- _Stated problem_: Take the records below and print them verbatim up to and including the line that carries "return mix(start, hem, t[..., None])".

- _Material shown_:
------------

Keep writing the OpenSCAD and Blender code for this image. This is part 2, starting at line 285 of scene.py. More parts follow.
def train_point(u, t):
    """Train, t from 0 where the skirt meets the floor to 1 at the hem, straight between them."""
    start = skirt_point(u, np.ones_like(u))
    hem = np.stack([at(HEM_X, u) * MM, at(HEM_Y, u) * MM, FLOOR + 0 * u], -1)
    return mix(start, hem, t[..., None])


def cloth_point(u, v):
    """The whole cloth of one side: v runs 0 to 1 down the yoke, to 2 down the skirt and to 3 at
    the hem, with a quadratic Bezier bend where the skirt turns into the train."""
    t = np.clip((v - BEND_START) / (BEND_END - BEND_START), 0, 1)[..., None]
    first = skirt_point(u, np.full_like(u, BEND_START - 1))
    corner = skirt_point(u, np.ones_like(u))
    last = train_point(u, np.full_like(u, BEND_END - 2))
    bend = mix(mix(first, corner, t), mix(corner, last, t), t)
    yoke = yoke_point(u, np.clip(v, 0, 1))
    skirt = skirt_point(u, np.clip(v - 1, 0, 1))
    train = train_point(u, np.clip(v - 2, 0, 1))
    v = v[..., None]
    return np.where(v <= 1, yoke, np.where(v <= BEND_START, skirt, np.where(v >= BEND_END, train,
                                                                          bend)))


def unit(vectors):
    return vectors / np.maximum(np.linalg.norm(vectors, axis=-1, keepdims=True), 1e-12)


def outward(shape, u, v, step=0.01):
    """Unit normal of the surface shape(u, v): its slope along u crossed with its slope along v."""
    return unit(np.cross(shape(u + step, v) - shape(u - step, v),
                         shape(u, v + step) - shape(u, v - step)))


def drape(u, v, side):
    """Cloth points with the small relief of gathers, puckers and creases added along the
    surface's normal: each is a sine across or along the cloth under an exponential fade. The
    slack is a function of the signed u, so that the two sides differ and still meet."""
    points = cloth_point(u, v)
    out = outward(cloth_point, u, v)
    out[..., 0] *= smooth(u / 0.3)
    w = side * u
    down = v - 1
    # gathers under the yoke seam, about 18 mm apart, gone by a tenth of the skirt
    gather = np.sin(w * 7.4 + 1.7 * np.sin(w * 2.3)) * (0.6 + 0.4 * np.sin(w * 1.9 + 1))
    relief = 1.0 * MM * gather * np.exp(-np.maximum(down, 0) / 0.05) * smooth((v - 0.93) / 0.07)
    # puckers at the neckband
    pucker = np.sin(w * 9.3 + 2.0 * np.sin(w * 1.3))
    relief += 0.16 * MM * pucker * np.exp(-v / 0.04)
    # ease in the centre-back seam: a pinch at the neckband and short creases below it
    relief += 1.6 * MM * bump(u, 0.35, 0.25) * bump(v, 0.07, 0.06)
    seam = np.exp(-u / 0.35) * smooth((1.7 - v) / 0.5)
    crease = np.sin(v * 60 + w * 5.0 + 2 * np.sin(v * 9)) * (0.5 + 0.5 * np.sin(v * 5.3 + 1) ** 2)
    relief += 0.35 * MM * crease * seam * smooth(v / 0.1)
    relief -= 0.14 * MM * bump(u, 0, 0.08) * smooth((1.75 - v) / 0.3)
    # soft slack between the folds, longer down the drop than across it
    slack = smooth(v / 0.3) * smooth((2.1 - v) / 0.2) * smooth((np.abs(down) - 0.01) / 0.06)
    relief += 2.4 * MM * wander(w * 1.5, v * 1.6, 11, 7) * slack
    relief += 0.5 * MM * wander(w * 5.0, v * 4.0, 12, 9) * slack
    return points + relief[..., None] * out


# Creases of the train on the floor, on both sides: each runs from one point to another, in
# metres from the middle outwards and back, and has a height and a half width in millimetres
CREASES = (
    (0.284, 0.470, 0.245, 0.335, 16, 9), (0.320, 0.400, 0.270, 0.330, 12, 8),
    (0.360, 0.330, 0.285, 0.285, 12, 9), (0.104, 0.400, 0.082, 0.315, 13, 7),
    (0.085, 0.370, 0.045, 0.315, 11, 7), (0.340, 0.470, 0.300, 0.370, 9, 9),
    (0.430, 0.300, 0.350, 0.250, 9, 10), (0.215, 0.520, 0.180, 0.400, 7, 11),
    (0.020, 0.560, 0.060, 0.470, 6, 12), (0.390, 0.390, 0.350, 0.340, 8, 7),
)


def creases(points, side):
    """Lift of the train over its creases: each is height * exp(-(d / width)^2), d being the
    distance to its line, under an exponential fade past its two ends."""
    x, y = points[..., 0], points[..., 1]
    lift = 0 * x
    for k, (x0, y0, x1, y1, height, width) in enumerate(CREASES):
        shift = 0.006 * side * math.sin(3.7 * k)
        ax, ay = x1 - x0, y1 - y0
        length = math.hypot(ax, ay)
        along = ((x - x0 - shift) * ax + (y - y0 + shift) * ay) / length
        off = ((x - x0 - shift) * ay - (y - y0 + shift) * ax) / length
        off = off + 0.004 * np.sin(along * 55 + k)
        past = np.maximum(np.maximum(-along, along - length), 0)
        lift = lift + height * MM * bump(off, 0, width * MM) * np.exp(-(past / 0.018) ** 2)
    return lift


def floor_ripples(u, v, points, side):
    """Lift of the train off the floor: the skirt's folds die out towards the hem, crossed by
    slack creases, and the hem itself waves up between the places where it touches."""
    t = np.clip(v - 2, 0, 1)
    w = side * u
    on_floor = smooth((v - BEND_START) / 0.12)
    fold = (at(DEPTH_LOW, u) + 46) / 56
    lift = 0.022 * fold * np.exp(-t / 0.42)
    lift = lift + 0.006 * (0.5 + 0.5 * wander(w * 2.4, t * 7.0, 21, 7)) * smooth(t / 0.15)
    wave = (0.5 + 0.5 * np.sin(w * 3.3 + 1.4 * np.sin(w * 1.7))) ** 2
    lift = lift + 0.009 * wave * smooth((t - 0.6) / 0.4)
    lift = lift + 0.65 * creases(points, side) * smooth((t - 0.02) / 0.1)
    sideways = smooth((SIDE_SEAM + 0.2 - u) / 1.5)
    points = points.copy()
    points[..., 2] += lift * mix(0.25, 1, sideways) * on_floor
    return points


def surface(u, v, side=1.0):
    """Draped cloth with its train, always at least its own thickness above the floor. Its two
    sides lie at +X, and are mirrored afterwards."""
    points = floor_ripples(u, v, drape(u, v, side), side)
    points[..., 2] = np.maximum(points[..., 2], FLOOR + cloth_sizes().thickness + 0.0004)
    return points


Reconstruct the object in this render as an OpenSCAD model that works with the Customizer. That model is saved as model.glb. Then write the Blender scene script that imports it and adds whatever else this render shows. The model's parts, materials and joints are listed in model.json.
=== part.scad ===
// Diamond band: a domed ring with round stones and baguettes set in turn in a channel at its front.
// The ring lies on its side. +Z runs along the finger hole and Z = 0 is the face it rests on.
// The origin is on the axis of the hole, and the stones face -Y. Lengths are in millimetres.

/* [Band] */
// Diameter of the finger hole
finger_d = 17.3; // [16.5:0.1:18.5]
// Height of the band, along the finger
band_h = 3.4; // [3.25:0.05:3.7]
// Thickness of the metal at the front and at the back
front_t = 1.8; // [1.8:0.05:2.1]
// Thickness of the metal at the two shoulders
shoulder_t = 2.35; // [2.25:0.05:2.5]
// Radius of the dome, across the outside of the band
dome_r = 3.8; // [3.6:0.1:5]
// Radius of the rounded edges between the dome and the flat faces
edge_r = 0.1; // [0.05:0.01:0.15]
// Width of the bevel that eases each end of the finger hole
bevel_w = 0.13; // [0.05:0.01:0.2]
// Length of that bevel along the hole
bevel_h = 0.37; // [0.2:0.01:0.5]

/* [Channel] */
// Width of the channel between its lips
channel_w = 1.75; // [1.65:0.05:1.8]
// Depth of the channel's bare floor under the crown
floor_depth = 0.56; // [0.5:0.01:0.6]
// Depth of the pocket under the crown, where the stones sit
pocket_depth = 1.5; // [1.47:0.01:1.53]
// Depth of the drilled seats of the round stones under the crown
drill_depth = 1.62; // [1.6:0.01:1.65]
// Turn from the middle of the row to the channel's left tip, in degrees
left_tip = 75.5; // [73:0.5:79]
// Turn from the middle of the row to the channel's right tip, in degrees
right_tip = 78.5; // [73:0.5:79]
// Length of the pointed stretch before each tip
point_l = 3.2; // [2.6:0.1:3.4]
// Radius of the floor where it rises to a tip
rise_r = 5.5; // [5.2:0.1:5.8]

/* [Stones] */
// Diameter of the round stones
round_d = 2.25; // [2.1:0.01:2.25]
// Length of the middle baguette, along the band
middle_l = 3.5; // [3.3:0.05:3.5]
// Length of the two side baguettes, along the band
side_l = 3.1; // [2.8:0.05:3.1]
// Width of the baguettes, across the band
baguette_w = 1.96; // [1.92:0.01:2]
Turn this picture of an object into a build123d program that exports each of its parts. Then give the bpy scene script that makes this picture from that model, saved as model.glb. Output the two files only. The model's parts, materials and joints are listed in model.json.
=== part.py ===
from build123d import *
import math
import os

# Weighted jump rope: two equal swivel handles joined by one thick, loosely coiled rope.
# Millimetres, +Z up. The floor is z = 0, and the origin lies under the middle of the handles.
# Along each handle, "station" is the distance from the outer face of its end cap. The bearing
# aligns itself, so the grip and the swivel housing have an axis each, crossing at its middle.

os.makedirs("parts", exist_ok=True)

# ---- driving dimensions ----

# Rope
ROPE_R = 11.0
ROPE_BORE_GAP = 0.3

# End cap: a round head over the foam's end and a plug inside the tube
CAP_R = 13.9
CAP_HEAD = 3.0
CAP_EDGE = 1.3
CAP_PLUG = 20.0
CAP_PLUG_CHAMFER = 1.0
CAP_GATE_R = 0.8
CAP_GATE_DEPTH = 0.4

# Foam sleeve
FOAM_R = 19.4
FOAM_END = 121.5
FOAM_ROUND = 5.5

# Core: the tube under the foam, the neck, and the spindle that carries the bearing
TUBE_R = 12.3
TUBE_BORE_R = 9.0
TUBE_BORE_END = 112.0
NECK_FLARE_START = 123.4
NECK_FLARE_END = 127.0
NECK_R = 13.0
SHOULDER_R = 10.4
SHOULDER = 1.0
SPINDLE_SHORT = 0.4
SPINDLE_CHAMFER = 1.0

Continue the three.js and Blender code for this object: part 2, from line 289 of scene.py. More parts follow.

------------

- _Task solution_:
Keep writing the OpenSCAD and Blender code for this image. This is part 2, starting at line 285 of scene.py. More parts follow.
def train_point(u, t):
    """Train, t from 0 where the skirt meets the floor to 1 at the hem, straight between them."""
    start = skirt_point(u, np.ones_like(u))
    hem = np.stack([at(HEM_X, u) * MM, at(HEM_Y, u) * MM, FLOOR + 0 * u], -1)
    return mix(start, hem, t[..., None])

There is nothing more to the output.